Nicholas J. Schuler needs your help.
Schuler thinks the Chicago Board of Education, which spends billions of dollars in taxpayer money, should be up front and open about who gets that money and why, but the board is not — certainly not when it comes to why the school system recently hired a particularly well-connected law firm. And Schuler wants you, the tax-paying public, to raise a stink, which we agree would be excellent.
Sometimes public pressure is the only way to get a good job done.

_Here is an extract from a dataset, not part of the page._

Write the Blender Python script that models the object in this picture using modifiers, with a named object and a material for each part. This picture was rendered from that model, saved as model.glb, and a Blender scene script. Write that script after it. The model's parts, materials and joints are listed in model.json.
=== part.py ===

Schuler is the inspector general of the Chicago Public Schools, so you might think he can get board members and top executives on the phone with ease. But he took the dramatic step last Wednesday of addressing the board at a public meeting like any ordinary Jane or John Q. Citizen — just to put the board on the spot. “The public should know,” he explained, why his investigation is “stalled.”
It is regrettable Schuler was forced to go this route. It is regrettable that a school system still trying to recover from a major scandal last year that involved secret kickbacks to contractors is failing now to go the extra mile to be transparent. And it is especially regrettable that CPS is putting up roadblocks to Schuler’s investigation at a time when skeptics in Springfield are looking for any excuse to deny CPS an extra $215 million in badly needed state funds.
CPS should drop its specious claim of attorney-client privilege. It should hand over to Schuler every document he requests. It should drop objections to him interviewing lawyers and other witnesses.
Schuler’s investigation, begun last summer, was prompted by Chicago Sun-Times stories that the Board of Education had hired an outside law firm where schools CEO Forrest Claypool and his general counsel, Ronald Marmer, formerly worked. Claypool worked at the firm, Jenner & Block LLP, only briefly and decades ago, but Marmer worked there as recently as 2013 and is in the midst of collecting $1 million in severance pay.
CPS’ code of ethics states that school officials can’t supervise the work of a contractor “with whom the employee has a business relationship.”
Whether CPS crossed an ethical line when hiring Jenner & Block is debatable. But CPS’ obligation to cooperate with Schuler to get to the bottom of the matter is not debatable. As Schuler has pointed out, Illinois law spells out that a school district’s inspector general should have “access to all information and personnel necessary to perform the duties of the office.” CPS’ claim of attorney-client privilege is a usually baseless dodge that attorneys general across the country have had to fight time and again.
To our thinking, though, CPS is on the wrong side not only of the law; it is also on the wrong side of the spirit of clean government. Especially after the scandal of last year — when former schools’ CEO Barbara Byrd-Bennett pleaded guilty to steering $23 million in contracts to old business associates in exchange for kickbacks — one might think CPS would want to rush to clear the air at even the first hint of another ethics violation.
Schuler’s fight is not only about the appropriateness of one CPS contract to one outside law firm. For a school system with a $5.7 billion budget, the money involved was not great. Jenner & Block were to be paid up to $250,000 to prepare a never-filed lawsuit against the state for increased funding.
Schuler’s bigger fight is for the right and ability of government inspectors general — at CPS, City Hall, in Springfield and elsewhere — to do the job they were hired to do. Fully empowered inspectors general — backed by an informed public — are essential to more honest and efficient government.